Social #2: Cocoa and Karaoke (Oct. 25)

To celebrate the cooler weather, FASA hosted a hot cocoa and karaoke social. Members were encouraged to bring their own mug and de-stress with a hot cup of cocoa. Since karaoke is one of the most common essentials in Filipino parties, members got to sing their hearts out to their favorite tunes.

Pera Para sa PUSO: Charity Ball (Oct. 26)

FASA at NC State also attended the Pera Para sa Puso Charity Ball, the first of its kind hosted by FASA at UNC-Greensboro. FASA members at NC State got to dress up and join FASA at UNC-G for an evening of guest performances, dancing and prizes. All proceeds went to the PUSO Foundation, a project that provides basic life necessities or facilitate extracurricular activities to inspire hope in others throughout the world.

FASA x VSA: Halo Halo and Che Social (Oct. 30)

Finally, FASA will end the month off with another collaborative event, this time with the Vietnamese Student Association. Halo halo, which literally translates to “mix mix,” is a popular dessert in the Philippines that combines different sweet ingredients to create a unique blend of sugary flavor. Come out if you want to learn more about these popular and sweet desserts of the Philippines and Vietnam.

Thoughts from FASA Members

Here are some thoughts from some of the e-board members of FASA at NC State.

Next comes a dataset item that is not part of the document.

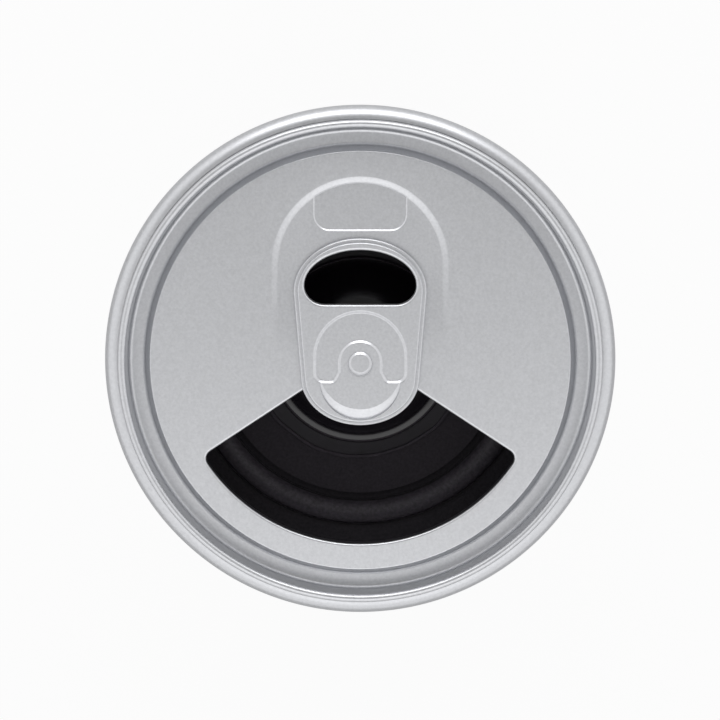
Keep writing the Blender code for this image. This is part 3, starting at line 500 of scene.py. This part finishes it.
def horseshoe_outline(less):
    """The inverted U pressed into the tab round its rivet, drawn in by a margin."""
    outer, inner = 5.9 * MM - less, 2.63 * MM + less
    foot = -2.43 * MM + less
    arch = [(x, y, 0) for x, y in arc(0, 0.8 * MM, outer, outer, 0, 180, 30)]
    legs = [(-outer, foot, 1.2 * MM), (-3.35 * MM - less, foot, 0.7 * MM), (-inner, -1.11 * MM, 0.6 * MM)]
    bridge = [(x, y, 0) for x, y in arc(0, 0.19 * MM, inner, inner, 180, 0, 20)]
    return rounded(arch + legs + bridge + [(-x, y, r) for x, y, r in reversed(legs)])


def arch_outline(less):
    """The arch sunk into the panel round the tab, drawn in by a margin."""
    r = ARCH_R - less
    return arc(0, ARCH_Y, r, r, 0, 180, 60) + [(-r, ARCH_FOOT_Y), (r, ARCH_FOOT_Y)]


def well_outline(more):
    """The finger well, grown by a margin: a flat-bottomed D that ends near the foot of the arch's slope."""
    r = ARCH_R - 0.9 * ARCH_SLOPE_W + more
    half = WELL_HALF + more
    side = atan2(sqrt(r**2 - half**2), half) * 180 / pi
    top = [(x, y, 0) for x, y in arc(0, ARCH_Y, r, r, side, 180 - side, 24)]
    low, corner = WELL_Y - more, WELL_CORNER_R + more
    return rounded(top + [(-half, low, corner), (half, low, corner)], 8)


def box_outline(half_w, half_h, corner):
    """A rectangle about the origin with rounded corners."""
    return rounded([(-half_w, -half_h, corner), (half_w, -half_h, corner),
                    (half_w, half_h, corner), (-half_w, half_h, corner)])


def stadium(half_w, half_h, steps=12):
    """A flat-sided oval about the origin."""
    shift = half_w - half_h
    return arc(shift, 0, half_h, half_h, -90, 90, steps) + arc(-shift, 0, half_h, half_h, 90, 270, steps)


def circle_outline(r):
    return arc(0, 0, r, r, 0, 352, 44)


# Shapes that several pieces use

SLOPE_BEND = 0.27
SLOPE_SHARES = (0, 0.09, 0.18, SLOPE_BEND, 0.5, 1 - SLOPE_BEND, 0.82, 0.91, 1)


def slope_height(share):
    """How high a slope has come at a share of its width: round at foot and brow, straight between."""
    steep = 1 / (1 - SLOPE_BEND)
    if share < SLOPE_BEND:
        return steep * share**2 / (2 * SLOPE_BEND)
    if share > 1 - SLOPE_BEND:
        return 1 - steep * (1 - share) ** 2 / (2 * SLOPE_BEND)
    return steep * (share - SLOPE_BEND / 2)


def sunk_tool(name, outline, top, deep, slope_w, foot_in):
    """A cutter for a recess with soft slopes, whose foot is drawn in from the outline by foot_in."""
    layers = [at_height(outline(foot_in - slope_w * share), top - deep * (1 - slope_height(share)))
              for share in SLOPE_SHARES]
    return lofted(name, layers + [at_height(outline(foot_in - slope_w), top + 1 * MM)])


def flare(outline, front, edge):
    """Layers that widen to the front, so that a cut's edge comes out round."""
    layers = []
    for a in QUARTER[1:]:
        layers.append(at_height(outline(edge * (1 - cos(radians(a)))), front - edge * (1 - sin(radians(a)))))
    return layers


def edged_tool(name, outline, back, front, edge, past=1 * MM):
    """A cutter along +Z through a face at front, with a rounded rim there."""
    straight = [at_height(outline(0), back), at_height(outline(0), front - edge)]
    return lofted(name, straight + flare(outline, front, edge) + [at_height(outline(edge), front + past)])


def prism(name, outline, low, high):
    """An outline carried straight up from low to high."""
    return lofted(name, [at_height(outline, low), at_height(outline, high)])


def settle(obj):
    """Applies an object's place and turn to its mesh."""
    activate(obj)
    bpy.ops.object.transform_apply(location=True, rotation=True, scale=True)
    return obj


def post(name, radius, angle, r, low, high, steps=32):
    """A plain round post at a place round the can's axis."""
    obj = turned(name, [(0, low), (r, low), (r, high), (0, high)], steps)
    obj.location = (radius * cos(radians(angle)), radius * sin(radians(angle)), 0)
    return settle(obj)


def posts_round(name, radius, angles, r, low, high, steps=32):
    return [post(name, radius, angle, r, low, high, steps) for angle in angles]


def facing(obj, angle, z):
    """Lays a piece modelled along +Z over to face outwards at an angle round the wall, at a height."""
    obj.rotation_euler = (radians(-90), 0, radians(angle - 90))
    obj.location.z = z
    return settle(obj)


def paint(obj, material, other, test):
    """Gives the faces that pass a test the other material."""
    dress(obj, material, other)
    for face in obj.data.polygons:
        face.material_index = int(test(face.center, face.normal))


# Places of the screws and posts round the can

LID_SCREW_ANGLES = (90, 210, 330)
LEG_ANGLES = (30, 150, 270)
BOARD_POST_ANGLES = (45, 135, 270)
LID_SCREW_CIRCLE = can_r - 6.5 * MM
LEG_CIRCLE = can_r - 6.0 * MM
BOARD_POST_CIRCLE = can_r - 14 * MM
BOSS_R = 2.2 * MM
PILOT_R = 1.2 * MM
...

“Filipinx American history month plays a very important role in my life. Growing up, I always wondered why the history books only had a paragraph of our history compared to the deep and complex stories my parents would tell me. It was really weird because I was always proud of my culture, but whenever I brought up any Filipinx-nuanced thing, I was often questioned by my peers as to why being filipino was important. They usually said something like “but the Philippines didn’t do anything.” So for me, Filipinx American history month is confirmation of my pride in my culture, it is learning about my history that I never got taught and it is the celebration and acknowledgement of those that have paved the way for Filipinx people in America.”

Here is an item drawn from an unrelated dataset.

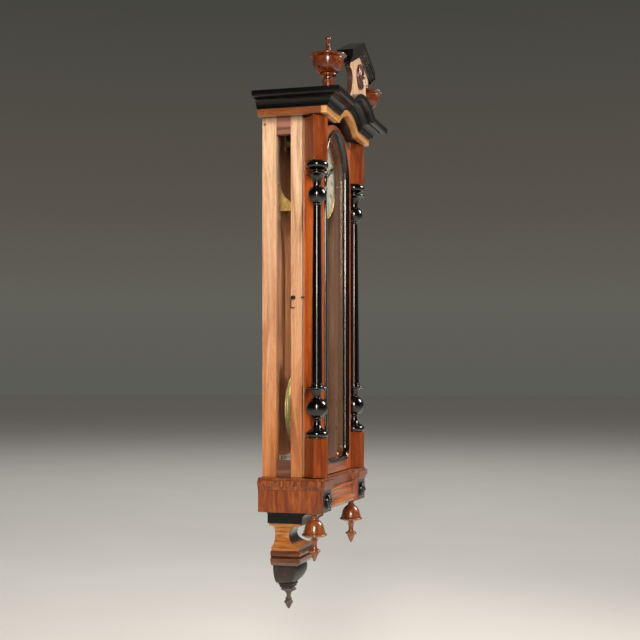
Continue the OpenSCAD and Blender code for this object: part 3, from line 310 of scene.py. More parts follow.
# Side frames' stiles in walnut, dull with age; a painted sheen makes them pinkish above and orange at the
# foot
PALE = ("#AC8058", "#DAB08A", "#ECD0B0")
PALE_FOOT = ("#86461C", "#B87038", "#D2925A")
stile_walnut = wood("walnut_stile_painted_sheen", PALE, rough=0.45, coat=0.2, foot=PALE_FOOT, streak=0.45)
# The short rails between those stiles: a darker red-brown, with the same painted sheen fading to the foot
rail_walnut = wood("walnut_rail_painted_sheen", ("#70402E", "#A06854", "#BC8670"), "Y", rough=0.45, coat=0.2,
                   foot=("#3E2018", "#6E4030", "#8C583E"), streak=0.35)
# Straight-grained walnut of the columns' blocks, varnished amber
amber_walnut = wood("amber_walnut_block", ("#4A1A00", "#7E3402", "#9A4C08"), figure=10, streak=0.4)
# Figured walnut veneer of the base box, laid upright and swirled; its corner blocks are stained black
box_walnut = wood("figured_walnut_box", ("#52200A", "#864016", "#A65C22"), figure=24, burr=0.6,
                  stain=("Y", "#0E0806", 0.55, 0.8))
# Cross-banded burr veneer of the base board: dark and orange clouds in short upright strips
burr_walnut = wood("burr_walnut_moulding", ("#2E140A", "#7A3A16", "#B26226"), figure=15, burr=0.8)
# The moulding along the base's front: polished walnut with a level grain
apron_walnut = wood("walnut_apron", ("#5A2A10", "#9C4E1C", "#C87A40"), "X")
# Turned walnut of the drops, polished on the lathe
turned_walnut = wood("turned_walnut", ("#46200E", "#84441E", "#A6602C"), rough=0.26, coat=0.7, figure=8)
# Pale sycamore veneer on the crest's face; its edges are painted brown, a painted shade on the board's sides
veneer = wood("pale_crest_veneer", ("#B88C68", "#DCB692", "#EACCB0"), figure=20, streak=0.25,
              stain=("Y", "#3E2A20", 0.8, 0.55))
# Striped veneer on the cheeks of the hanging bracket, and painted shade in its hollow: black on its front
# faces
console_wood = wood("striped_console_veneer", ("#70360F", "#D48A44", "#EEB068"), "Y", figure=5, streak=0.9,
                    stain=("Y", "#120A08", 0.4, 0.65))
# The bracket's mouldings: dark walnut, level grain
tail_walnut = wood("dark_bracket_walnut", ("#2A130A", "#643418", "#94582E"), "Y", figure=8)
# The bracket's bulb: smoky brown on its cheeks, black over its carved front
bulb_walnut = wood("smoked_walnut_bulb", ("#100904", "#2A1A10", "#40301F"), figure=10, rough=0.45, coat=0.05,
                   stain=("X", "#0A0706", 0.8, 0.55))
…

— Keith Amboya, first-year student and design chair

“The informative, insightful and welcoming aura of the first general board meeting, “Mumu Busters,” was a dazzlingly-lit firecracker of an introduction to Filipinx American History Month. In between the historical accounts of how the country came into being and recalling the first recorded student of Filipinx descent on NC State’s campus, the synthesis between history and modern-day implications on a local level acted as an amazing recollection of sorts in seeing how this group has evolved over the years. Hopefully, the future will yield even greater developments for both the Filipinx community as a whole, as well as NC State’s local FASA chapter.” 

— Bryan Worters, senior, Latinx American, alumni advisor

“For me, Filipino American History Month is a time to celebrate the accomplishments and joys that come with being Filipino. But at the same time, it’s just as important, if not more, to educate ourselves and critically reflect on the various aspects of Filipino history that are complex or difficult to face. I believe that the Filipino identity is special in that it’s extremely dynamic. Yes, we are Asian, but due to years of colonization, we also have heavy influence from Spanish and U.S. culture, and even influence from African American communities as well. From our appearances, languages, foods, belief systems and even something as simple as our last names, Filipinos challenge most of the typical stereotypes that people have when they think about “Asians.” I think there’s a lot of confusion and emotional baggage that can come with that, even for Filipino Americans themselves, but I also think there’s a lot of beauty and uniqueness in it as well. And that’s something worth embracing.”

— Kyle Lorenzo, senior, president

This article was a collaboration of the FASA e-board under leadership of FASA President Kyle Lorenzo.